- Directed by: S. V. Krishna Reddy
- Screenplay by: S. V. Krishna Reddy
- Starring: Rehman Vijayashanti
- Cinematography: Sarath
- Edited by: Nandamuri Hari
- Music by: S. V. Krishna Reddy
- Production company: Suraj Movies
- Release date: 3 November 2000;
- Running time: 144 mins
- Country: India
- Language: Telugu

= Sri Srimati Satyabhama =

Sri Srimati Satyabhama is a 2000 Indian Telugu-language romance film directed by S. V. Krishna Reddy starring Rehman and Vijayashanti. Reddy also wrote the screenplay and composed the music. The film failed at box-office.

==Plot==
A rich businessman transfers his wealth to his brother-in-law's son, believing that the son, Ravi, and his adored daughter, Satyabhama, will soon be married. But after he dies of a heart attack, the brother-in-law evicts the businessman's widow and daughter from the house and sends his son to America.
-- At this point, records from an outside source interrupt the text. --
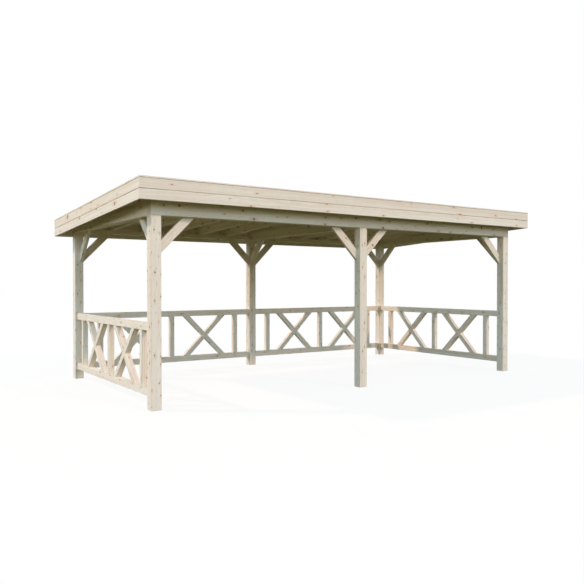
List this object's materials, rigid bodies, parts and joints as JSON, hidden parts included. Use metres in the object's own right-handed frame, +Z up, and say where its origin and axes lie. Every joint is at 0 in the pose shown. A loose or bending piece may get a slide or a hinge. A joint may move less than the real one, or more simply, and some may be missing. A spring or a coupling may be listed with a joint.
{
  "type": "garden pavilion",
  "caption": "Long open timber pavilion on square posts with a flat roof falling to the back, knee braces, and cross-barred balustrades round the ends and back.",
  "frame": {"origin": "middle of the plan at floor level, under the middle of the roof", "axes": "+Z up, +X along the length to the right seen from the open front, +Y to the back, the lower side of the roof"},
  "size_m": [6.42, 3.48, 2.523],
  "materials": {
    "post_timber": "planed, untreated spruce",
    "beam_timber": "planed, untreated spruce",
    "brace_timber": "planed, untreated spruce",
    "rafter_timber": "planed, untreated spruce",
    "roof_board": "planed, untreated spruce",
    "fascia_board": "planed, untreated spruce",
    "trim_strip": "planed, untreated spruce",
    "panel_timber": "planed, untreated spruce",
    "roofing_felt": "mineral-faced sheet"
  },
  "bodies": {
    "root": {"post_front_left": "post_timber", "post_front_mid": "post_timber", "post_front_right": "post_timber", "post_back_left": "post_timber", "post_back_mid": "post_timber", "post_back_right": "post_timber", "beam_front": "beam_timber", "beam_back": "beam_timber", "beam_left": "beam_timber", "beam_mid": "beam_timber", "beam_right": "beam_timber", "braces_front_left": "brace_timber", "braces_front_mid": "brace_timber", "braces_front_right": "brace_timber", "braces_back_left": "brace_timber", "braces_back_mid": "brace_timber", "braces_back_right": "brace_timber", "rafter_left": "rafter_timber", "rafter_mid": "rafter_timber", "rafter_right": "rafter_timber", "rafters_left_bay": "rafter_timber", "rafters_right_bay": "rafter_timber", "roof_boards": "roof_board", "roof_felt": "roofing_felt", "fascia_front": "fascia_board", "fascia_back": "fascia_board", "fascia_left": "fascia_board", "fascia_right": "fascia_board", "trim_front": "trim_strip", "trim_back": "trim_strip", "trim_left": "trim_strip", "trim_right": "trim_strip", "panel_left": "panel_timber", "panel_right": "panel_timber", "panel_back_left": "panel_timber", "panel_back_right": "panel_timber"}
  },
  "joints": []
}
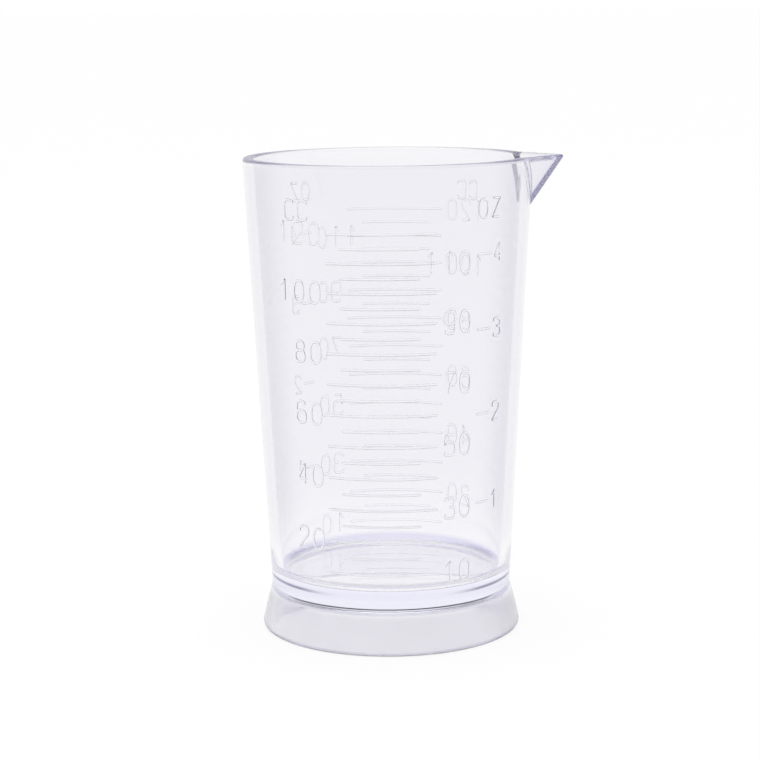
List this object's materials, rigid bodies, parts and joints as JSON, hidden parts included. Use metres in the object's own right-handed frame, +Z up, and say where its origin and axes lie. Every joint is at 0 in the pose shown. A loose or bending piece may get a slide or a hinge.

Fifteen years later, Ravi returns, still in love with Satyabhama, and despairing of his father allowing them to marry, poisons her and himself. Miraculously, he survives. She supposedly dies, but on a trip to New Zealand he meets and falls in love with a woman named Dolly, who strongly resembles her. He brings Dolly back to India, where she tells his father that she is in fact his niece in disguise, and makes his life miserable in various ways.

==Production==
The film began production in 26 May 2000. The film was originally planned with Jagapathi Babu and Soundarya. The filming was held at Hyderabad and Spain.

== Soundtrack ==

Track list
| No. | Title | Lyrics | Singer(s) | Length |
|---|---|---|---|---|
| 1. | "Rama Chiluka Ragalu" | Sirivennela Seetharama Sastry | K. S. Chithra | 4:47 |
| 2. | "Thittu Kottu Dooram" | Chandrabose | S. P. Balasubrahmanyam, K. S. Chithra | 4:56 |
| 3. | "Rama Chiluka Ragalu" | Sirivennela Seetharama Sastry | S. P. Balasubrahmanyam | 4:48 |
| 4. | "Ice Cream Cuppulo" | Chandrabose | Nithyasree Mahadevan | 5:31 |
| 5. | "Neeli Neeli Meghala" | Chandrabose | P. Jayachandran, K. S. Chithra | 4:22 |
| 6. | "Meravake Nee" | Suddala Ashok Teja | Venkatachalam | 4:57 |
| 7. | "Satyabhama" | Suddala Ashok Teja | Udit Narayan, Sujatha | 5:27 |
| Total length: |  |  |  | 34:50 |

==Reception==
Full Hyderabad wrote "These folks apparantly [sic] spent a couple of crores to give some gloss to the film. On hindsight, it proves to be a waste of precious money. The comedy is stupid, and the performances of other actors leave a lot to be desired. Sri Sreemati Satyabhama is bad. If you don't want to waste your valuable time, keep far away from the theaters". Andhra Online wrote "Vjaya Santhi has done her bit but the treatment of the story and plot by the director leaves one dazed and absolutely no scope for Vijaya Shanthi to display even a little bit of her vast talent. Music score by S.V.Krishna Reddy also does not score any points. The dialogues are very weak. The title of the film does not carry any meaning. If the director thinks that the title is a brilliant product of a brain-storm, we can only sympathise with him. The title 'Director's dilemma' is arguably more appropriate". Andhra Today wrote "S V Krishna Reddy truly tests the patience of the audience. Underestimation of the audience, meaningless story, illogical scenes and cheap comedy contribute towards making this movie a flop". Indiainfo wrote "Vijayshanti's efforts to hide her age by frolicking and giggling as 16-year-old make viewers turn and twist in their seats. The less said about S V Krishna Reddy's direction, the better. A person, who sets great store by his reputation as a director who makes family entertainers, could not have churned out such an inspid stuff. His music is also no great shakes. The viewers are advised to go with Jhandu Balm and a couple of Aspirn tablets, if they summon courage to see the movie after all that we have said".